That was the opinion rendered by Assistant General Counsel Jason Teal, who expressed concern over whether some of the language in Ordinance 2014-427 is “legally supportable.”
The proposed ordinance would amend local public safety and nuisance abatement law to add as an “unsafe structure” non-historic buildings that have been boarded up and have had no active water or electric service for 24 or more months.
The amendment would require that such buildings be abated by the city in accordance with existing demolition remedies.
That’s something Teal said isn’t legally supportable.
“The government can’t take someone’s property without compensation or without good reason,” he told members of the Stand Up for Neighborhoods Subcommittee of the City Council Special Ad Hoc Committee on Jacksonville’s Neighborhood Blight.
Another issue that should be addressed in the bill’s language is that tearing down a building is the only option for a structure that meets the amended criteria.
“Demolition is the most extreme abatement,” Teal said. “Legally, government is required to use the lightest touch possible.”
The proposed legislation also conflicts with the “mothball” legislation on the books for historic neighborhoods, which allows a property owner to postpone for as long as three years demolition of a boarded-up structure not connected to utilities.
Teal said the difficulty is the inconsistent regulation would establish different rules for property owners based on the geographic location of the structure.
Council member Bill Bishop pointed out there could be any number of reasons a property might be vacant for an extended period of time — if the owner was out of the country for several years, for example.

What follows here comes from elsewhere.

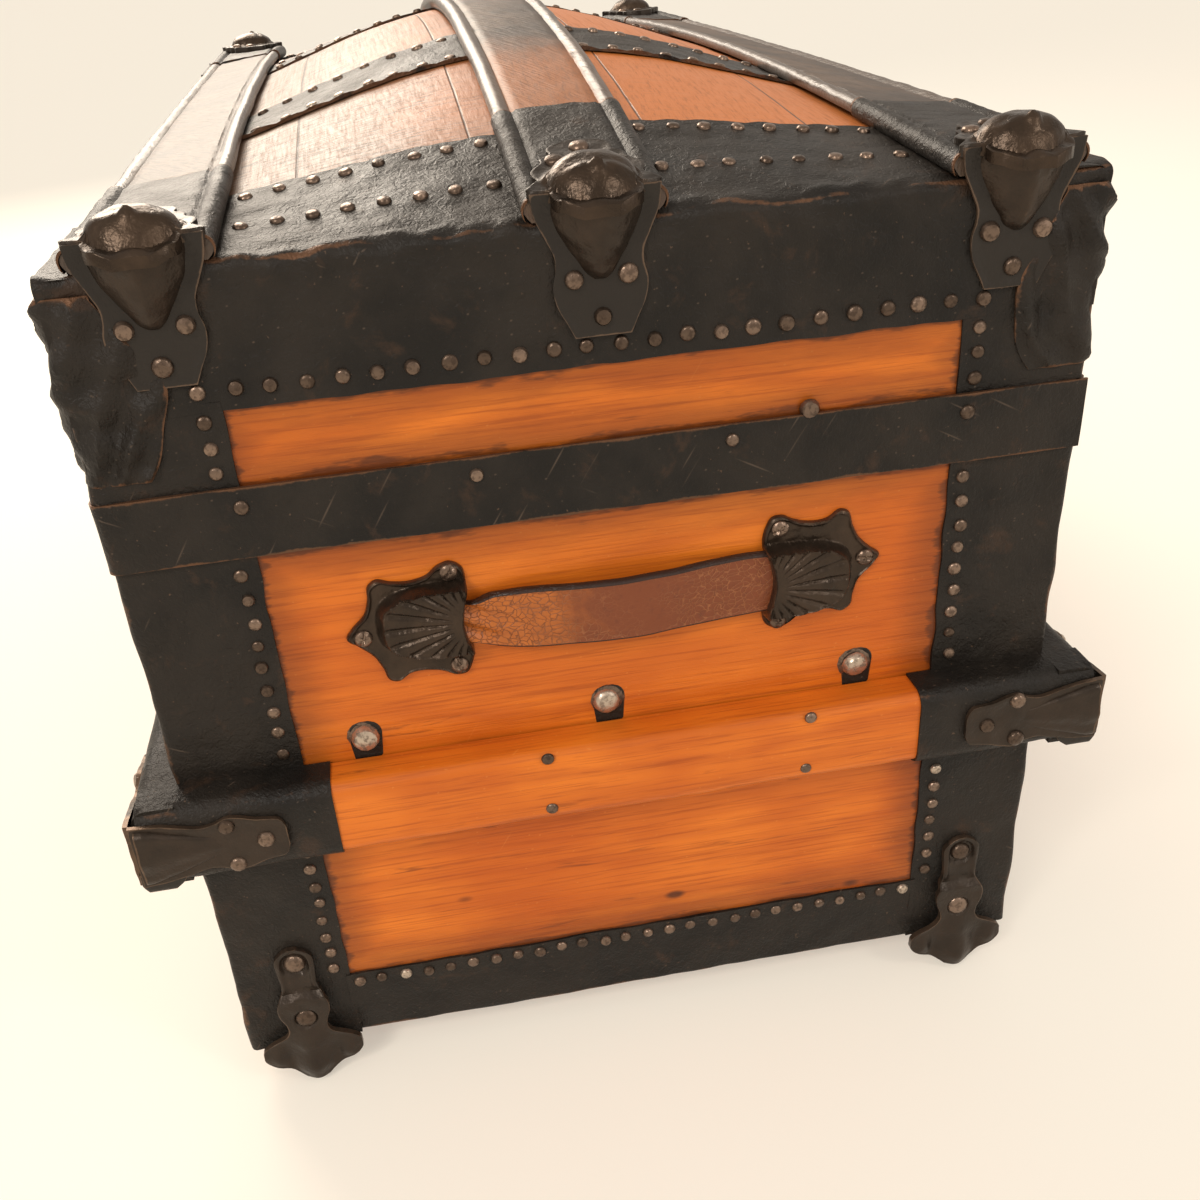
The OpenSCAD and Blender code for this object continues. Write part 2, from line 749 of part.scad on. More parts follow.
// Outline of the plate on top of the slat, in XY with the trunk's end on X = 0
module bumper_top_shape() {
    w = bumper_w / 2;
    polygon([[3, -w], [3, w], [-10, 0.98 * w], [-19, 0.80 * w], [-22, 0.62 * w], [-30, 0.60 * w],
        [-35, 0.44 * w], [-43, 0.40 * w], [-bumper_back, 0.18 * w], [-bumper_back, -0.18 * w],
        [-43, -0.40 * w], [-35, -0.44 * w], [-30, -0.60 * w], [-22, -0.62 * w], [-19, -0.80 * w],
        [-10, -0.98 * w]]);
}

// Outline of the plate on the end of the trunk: X across, Y down from the slat's top
module bumper_end_shape() {
    w = bumper_w / 2;
    side = [[w, 0], [0.97 * w, -0.16 * hang], [0.78 * w, -0.38 * hang], [0.66 * w, -0.52 * hang],
        [0.72 * w, -0.66 * hang], [0.66 * w, -0.84 * hang], [0.44 * w, -hang]];
    polygon(concat(side, [for (i = [len(side) - 1:-1:0]) [-side[i][0], side[i][1]]]));
}

// Rivets on the end plate, as [across, down from the slat's top]
lid_bumper_rivets = [[-13, -38], [13, -38], [0, -55]];
// Rivets on the top plate, as [back from the end, across]
lid_top_rivets = [[-38, 0], [-27, -13]];

// Slope of a slat near the end of the lid, in degrees
function end_slope(y) = atan((crown_z(half_l - bumper_back, y) - crown_z(half_l, y)) / bumper_back);

// The plates on the slat and on the trunk's end, the dome over their bend and the beak under it
module lid_bumper(y) {
    translate([half_l, y, bumper_top + plate_lift]) rotate([0, end_slope(y), 0])
        linear_extrude(plate_t) bumper_top_shape();
    on_end(end_plate_x, y, bumper_top + plate_t) linear_extrude(plate_t) bumper_end_shape();
    hull() {
        intersection() {
            translate([half_l - 4, y, bumper_top + plate_t]) sphere(r = dome_r);
            box(half_l - dome_r - 6, half_l + dome_r, y - dome_r, y + dome_r,
                bumper_top + dome_low, bumper_top + 2 * dome_r);
        }
        translate([end_plate_x, y - 12, bumper_top + 1.5]) cube([2, 24, 5]);
    }
    hull() {
        translate([end_plate_x, y - 18, bumper_top - 2]) cube([11, 36, 7]);
        translate([end_plate_x + 15, y - 8, bumper_top - 1]) cube([4, 16, 4]);
        translate([end_plate_x, y - 7, bumper_top - 31]) cube([5, 14, 2]);
    }
}

module lid_bumpers_right() {
    color(cast_metal) for (y = [-lid_slat_y, 0, lid_slat_y]) lid_bumper(y);
}

module lid_bumpers_left() {
    mirror([1, 0, 0]) lid_bumpers_right();
}

module lid_rivets() {
    color(bronze) both_ends() for (y = [-lid_slat_y, 0, lid_slat_y]) {
        for (r = lid_bumper_rivets)
            on_end(end_plate_x + plate_t, y + r[0], bumper_top + plate_t + r[1]) head(rivet_d, 3);
        for (r = lid_top_rivets) translate([half_l, y, bumper_top + plate_lift])
            rotate([0, end_slope(y), 0]) translate([r[0], r[1], plate_t]) head(rivet_d - 1, 2.5);
    }
}

// ---------- nails of the lid ----------
rim_nail_z = rim_low + 8;
strap_nail_z = strap_top - 9;
strap_nail_in = 62;
strap_nail_side_in = 72;
edge_row_in = 43;
row_in = 6;

// A nail standing on the crown at the place x, y, clear of the flat cells of the sheet under it
module crown_nail(x, y) {
    translate([x, y, crown_z(x, y) + 2 * seat]) rotate([crown_tilt_y(x, y), crown_tilt_x(x, y), 0]) head(nail_d, nail_h);
}

function crown_tilt_x(x, y) = atan((crown_z(x - 1, y) - crown_z(x + 1, y)) / 2);
function crown_tilt_y(x, y) = atan((crown_z(x, y + 1) - crown_z(x, y - 1)) / 2);

// Rows between the slats, as [from, to]
lid_rows = [lid_slat_w / 2 + 8, lid_slat_y - lid_slat_w / 2 - 8];

module lid_nails() {
    color(bronze) both_ends() {
        for (y = nail_row(-column_y, column_y)) on_end(half_l, y, rim_nail_z) head(nail_d, nail_h);
        both_sides() for (z = nail_row(strap_top + row_in, rim_low - row_in)) {
            on_end(half_l, column_y, z) head(nail_d, nail_h);
            translate([column_x, half_w, z]) rotate([-90, 0, 0]) head(nail_d, nail_h);
        }
        for (y = nail_row_wide(half_w - strap_nail_in, 3))
            on_end(strap_out_x, y, strap_nail_z) head(nail_d, nail_h);
        both_sides() for (x = [half_l - edge_row_in, wrap_x + row_in, band_in + row_in, band_out - row_in])
            for (y = nail_row(lid_rows[0], lid_rows[1])) crown_nail(x, y);
    }
    color(bronze) both_sides() {
        for (x = nail_row(-column_x, column_x))
            translate([x, half_w, rim_nail_z]) rotate([-90, 0, 0]) head(nail_d, nail_h);
        for (x = nail_row_wide(half_l - strap_nail_side_in, 5))
            translate([x, strap_out_y, strap_nail_z]) rotate([-90, 0, 0]) head(nail_d, nail_h);
    }
}

// A few nails, n of them, spread from -a to a
function nail_row_wide(a, n) = [for (i = [0:n]) -a + 2 * a * i / n];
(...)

He asked whether there is any local or state law that requires a structure to be connected to utilities. Teal said there is not.
Teal recommended adding to the proposed legislation some language from the state statute, Section 163.340, regarding blight and its elimination.
Under the statute, a “blighted area” is defined as an area in which there are a substantial number of deteriorated or deteriorating structures, in which conditions, as indicated by government-maintained statistics or other studies, are leading to economic distress or endanger life or property.
Teal said the bill would be improved by adding several of the specific conditions laid out in the statute, including incidence of crime in the area higher than in the remainder of the county, fire and emergency medical service calls to the area proportionately higher than in the remainder of the county and a greater number of violations of the Florida Building Code in the area than are recorded in the remainder of the county.
“We can tailor your definition of ‘unsafe structure’ to include some of these criteria,” determined by “What is the evil you’re trying to combat?” Teal said. He added that if the conditions for demolition are better defined, it would make the city less likely to be sued by a property owner over a demolition.
“It seems fair,” said committee Chair Denise Lee.
Council member Greg Anderson said he would support adding an appeal process to the procedure before a structure is demolished.
Teal said the opportunity for appeal is already in place through the Building Codes Adjustment Appeal Board.
Another option would be to allow a show cause hearing before a special magistrate as the first step after the city notified a property owner of planned demolition.
Lee said a change in description is needed for some challenged neighborhoods. She objects to use of the terms “’hood” and “high crime area” when describing a neighborhood.
“Those are code words for people to say, ‘don’t go there’,” she said.
Lee suggested that “high crime area” be replaced with “areas where crime is repeatedly happening.”
A City Council subcommittee learned Wednesday that proposed legislation intended to eradicate blight will have to be amended.